## TASK PROMPT
Of the lines in these entries, how many contain the string "limits"? Give the number and nothing else.

(Object data in JSON)
-------------------------

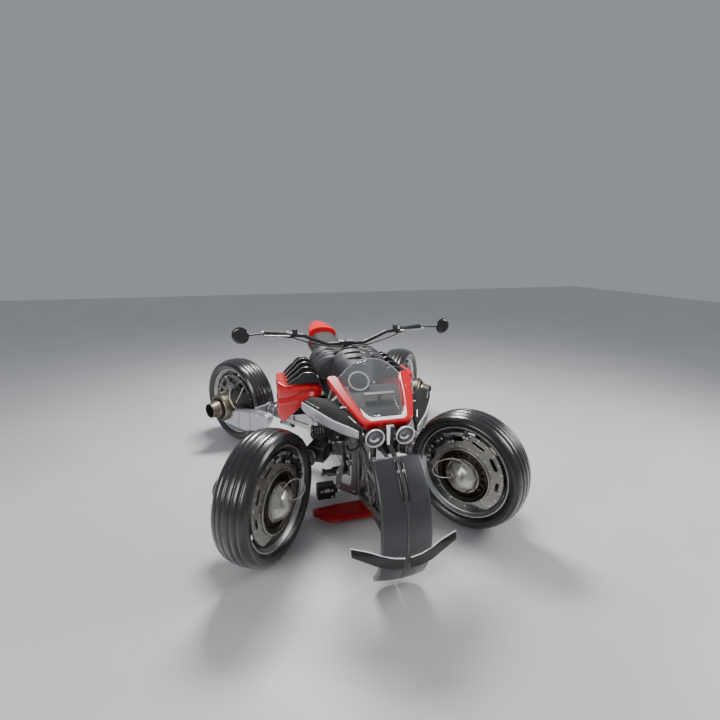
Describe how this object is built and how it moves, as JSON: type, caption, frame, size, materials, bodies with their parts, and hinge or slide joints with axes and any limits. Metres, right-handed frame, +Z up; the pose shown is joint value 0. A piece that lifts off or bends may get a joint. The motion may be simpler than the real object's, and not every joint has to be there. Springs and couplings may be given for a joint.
{
  "type": "flying motorcycle with four hub turbines on swing-out arms",
  "caption": "Flying motorcycle standing on hub-turbine wheels held by swing-out arms, with twin round lamps, red nose cowl and split front fender.",
  "frame": {"origin": "on the floor under the middle of the whole box, on the centre plane", "axes": "+Z up, -Y forward, +X to the rider's left"},
  "size_m": [1.7818, 2.2113, 1.022],
  "materials": {
    "tyre_rubber": "satin",
    "black_coat": "satin",
    "black_gloss": "gloss",
    "black_matt": "matte",
    "red_gloss": "gloss",
    "silver_band": "gloss",
    "machined_alloy": "machined",
    "casing_silver": "satin",
    "turbine_gold": "brushed",
    "steel": "brushed",
    "smoke_clear": "clear",
    "lens": "clear",
    "lamp_red": "gloss",
    "seat_cover": "matte",
    "grip_rubber": "matte"
  },
  "bodies": {
    "root": {"frame": "machined_alloy", "cross_members": "steel", "hinge_brackets": "steel", "energy_block": "black_coat", "bulkhead": "machined_alloy", "nose_keel": "machined_alloy", "front_fender": "black_coat", "fender_fins": "black_gloss", "belly_pan": "red_gloss", "front_units": "black_coat", "upper_frame": "black_coat", "body_shell": "black_matt", "cowl": "red_gloss", "windscreen": "smoke_clear", "instruments": "black_matt", "headlamps": "silver_band", "headlamp_lenses": "lens", "lamp_bracket": "machined_alloy", "winglets": "black_gloss", "winglet_bands": "silver_band", "side_covers": "red_gloss", "intake_fins": "black_gloss", "seat": "seat_cover", "tail": "red_gloss", "tail_lamp": "lamp_red", "foot_pegs": "machined_alloy"},
    "steering": {"handlebar": "black_coat", "grips": "grip_rubber", "mirrors": "black_coat", "levers": "machined_alloy", "bar_cables": "black_matt"},
    "arm_front_left": {"arm_front_left": "machined_alloy"},
    "carrier_front_left": {"carrier_front_left": "casing_silver", "hub_plate_front_left": "machined_alloy", "turbine_front_left": "turbine_gold"},
    "wheel_front_left": {"rim_front_left": "machined_alloy", "tyre_front_left": "tyre_rubber"},
    "arm_front_right": {"arm_front_right": "machined_alloy"},
    "carrier_front_right": {"carrier_front_right": "casing_silver", "hub_plate_front_right": "machined_alloy", "turbine_front_right": "turbine_gold"},
    "wheel_front_right": {"rim_front_right": "machined_alloy", "tyre_front_right": "tyre_rubber"},
    "arm_rear_left": {"arm_rear_left": "machined_alloy"},
    "carrier_rear_left": {"carrier_rear_left": "casing_silver", "hub_plate_rear_left": "machined_alloy", "turbine_rear_left": "turbine_gold"},
    "wheel_rear_left": {"rim_rear_left": "machined_alloy", "tyre_rear_left": "tyre_rubber"},
    "arm_rear_right": {"arm_rear_right": "machined_alloy"},
    "carrier_rear_right": {"carrier_rear_right": "casing_silver", "hub_plate_rear_right": "machined_alloy", "turbine_rear_right": "turbine_gold"},
    "wheel_rear_right": {"rim_rear_right": "machined_alloy", "tyre_rear_right": "tyre_rubber"}
  },
  "joints": [
    {"name": "steering", "type": "hinge", "parent": "root", "child": "steering", "pos_m": [0, -0.0104, 0.89], "axis": [0, 0, 1], "range_deg": [-30, 30]},
    {"name": "arm_swing_front_left", "type": "hinge", "parent": "root", "child": "arm_front_left", "pos_m": [0.145, -0.08927, 0.315], "axis": [0, 0, 1], "range_deg": [-35.5, 9.5]},
    {"name": "wheel_tilt_front_left", "type": "hinge", "parent": "arm_front_left", "child": "carrier_front_left", "pos_m": [0.521, -0.6164, 0.315], "axis": [-0.5807, 0.8141, 0], "range_deg": [0, 90]},
    {"name": "wheel_spin_front_left", "type": "hinge", "parent": "carrier_front_left", "child": "wheel_front_left", "pos_m": [0.521, -0.6164, 0.315], "axis": [0.8141, 0.5807, 0], "continuous": true},
    {"name": "arm_swing_front_right", "type": "hinge", "parent": "root", "child": "arm_front_right", "pos_m": [-0.145, -0.08927, 0.315], "axis": [0, 0, -1], "range_deg": [-35.5, 9.5]},
    {"name": "wheel_tilt_front_right", "type": "hinge", "parent": "arm_front_right", "child": "carrier_front_right", "pos_m": [-0.521, -0.6164, 0.315], "axis": [-0.5807, -0.8141, 0], "range_deg": [0, 90]},
    {"name": "wheel_spin_front_right", "type": "hinge", "parent": "carrier_front_right", "child": "wheel_front_right", "pos_m": [-0.521, -0.6164, 0.315], "axis": [-0.8141, 0.5807, 0], "continuous": true},
    {"name": "arm_swing_rear_left", "type": "hinge", "parent": "root", "child": "arm_rear_left", "pos_m": [0.145, 0.16271, 0.315], "axis": [0, 0, -1], "range_deg": [-37, 8]},
    {"name": "wheel_tilt_rear_left", "type": "hinge", "parent": "arm_rear_left", "child": "carrier_rear_left", "pos_m": [0.64, 0.8196, 0.315], "axis": [0.6018, 0.7986, 0], "range_deg": [0, 90]},
    {"name": "wheel_spin_rear_left", "type": "hinge", "parent": "carrier_rear_left", "child": "wheel_rear_left", "pos_m": [0.64, 0.8196, 0.315], "axis": [0.7986, -0.6018, 0], "continuous": true},
    {"name": "arm_swing_rear_right", "type": "hinge", "parent": "root", "child": "arm_rear_right", "pos_m": [-0.145, 0.16271, 0.315], "axis": [0, 0, 1], "range_deg": [-37, 8]},
    {"name": "wheel_tilt_rear_right", "type": "hinge", "parent": "arm_rear_right", "child": "carrier_rear_right", "pos_m": [-0.64, 0.8196, 0.315], "axis": [0.6018, -0.7986, 0], "range_deg": [0, 90]},
    {"name": "wheel_spin_rear_right", "type": "hinge", "parent": "carrier_rear_right", "child": "wheel_rear_right", "pos_m": [-0.64, 0.8196, 0.315], "axis": [-0.7986, -0.6018, 0], "continuous": true}
  ]
}
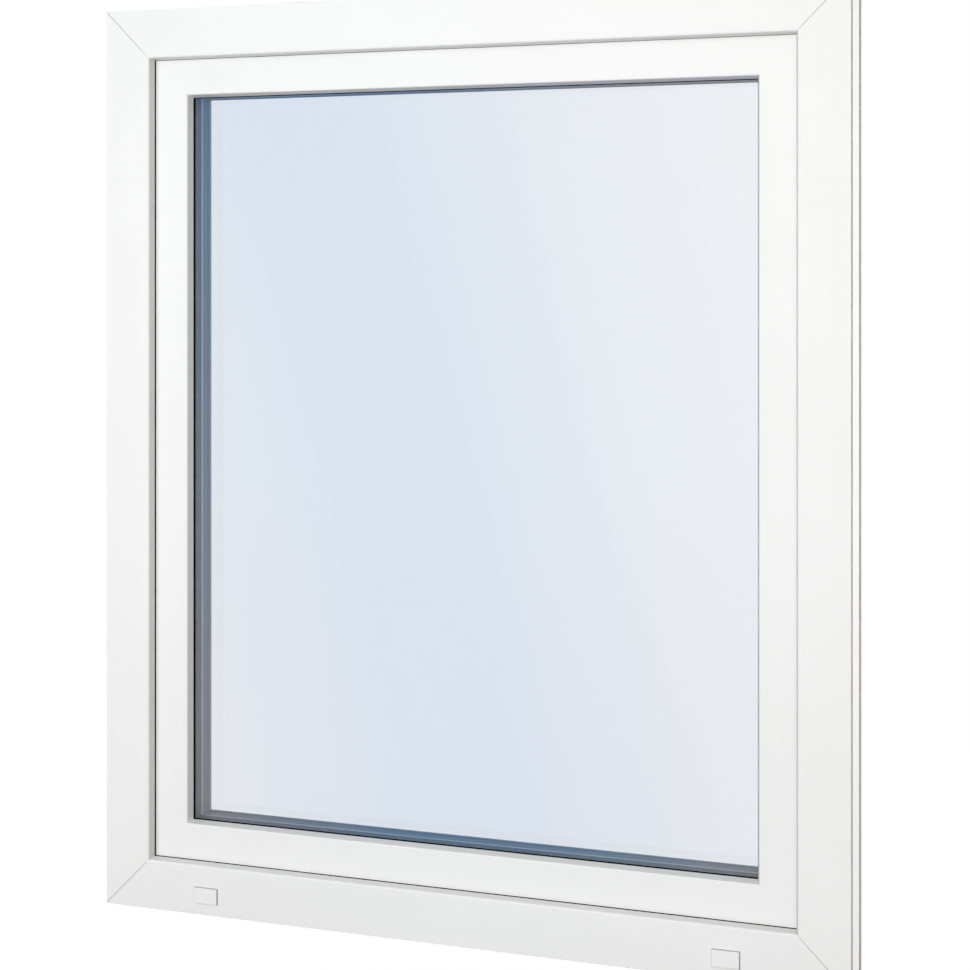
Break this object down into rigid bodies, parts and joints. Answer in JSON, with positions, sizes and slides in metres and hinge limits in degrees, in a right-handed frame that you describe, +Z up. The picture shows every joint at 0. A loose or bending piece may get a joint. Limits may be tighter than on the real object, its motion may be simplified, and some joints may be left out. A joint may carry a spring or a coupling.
{
  "type": "tilt and turn window",
  "caption": "White uPVC tilt and turn window with a mitred frame and sash, triple glazing, drain caps, handle and side hinges.",
  "frame": {"origin": "middle of the frame's bottom face, half way through the frame's depth", "axes": "+X to the right as seen from outside, +Y from outside into the room, +Z up"},
  "size_m": [1, 0.1525, 1.2],
  "materials": {
    "frame_plastic": "satin white uPVC",
    "sash_plastic": "satin white uPVC",
    "bead_plastic": "satin white uPVC",
    "black_gasket": "matt black extruded rubber",
    "glass_pane": "clear coated float glass",
    "spacer_bar": "satin grey warm-edge spacer",
    "edge_sealant": "matt black sealant",
    "packer_plastic": "matt blue plastic",
    "cap_plastic": "satin white moulding",
    "handle_metal": "satin white powder coat",
    "hinge_metal": "satin white powder coat"
  },
  "bodies": {
    "root": {"frame_sill": "frame_plastic", "frame_head": "frame_plastic", "frame_jamb_left": "frame_plastic", "frame_jamb_right": "frame_plastic", "sash_bottom_rail": "sash_plastic", "sash_top_rail": "sash_plastic", "sash_stile_left": "sash_plastic", "sash_stile_right": "sash_plastic", "bead_bottom": "bead_plastic", "bead_top": "bead_plastic", "bead_left": "bead_plastic", "bead_right": "bead_plastic", "glass_outer": "glass_pane", "glass_middle": "glass_pane", "glass_inner": "glass_pane", "spacer_outer": "spacer_bar", "spacer_inner": "spacer_bar", "edge_seal_outer": "edge_sealant", "edge_seal_inner": "edge_sealant", "glazing_packers": "packer_plastic", "frame_gasket": "black_gasket", "sash_gasket": "black_gasket", "glazing_gasket_outer": "black_gasket", "glazing_gasket_inner": "black_gasket", "drain_cap_left": "cap_plastic", "drain_cap_right": "cap_plastic", "handle_rose": "handle_metal", "handle_lever": "handle_metal", "lower_hinge_bracket": "hinge_metal", "lower_hinge_barrel": "hinge_metal", "upper_hinge_bracket": "hinge_metal", "upper_hinge_barrel": "hinge_metal"}
  },
  "joints": []
}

-------------------------

## FULL SOLUTION
2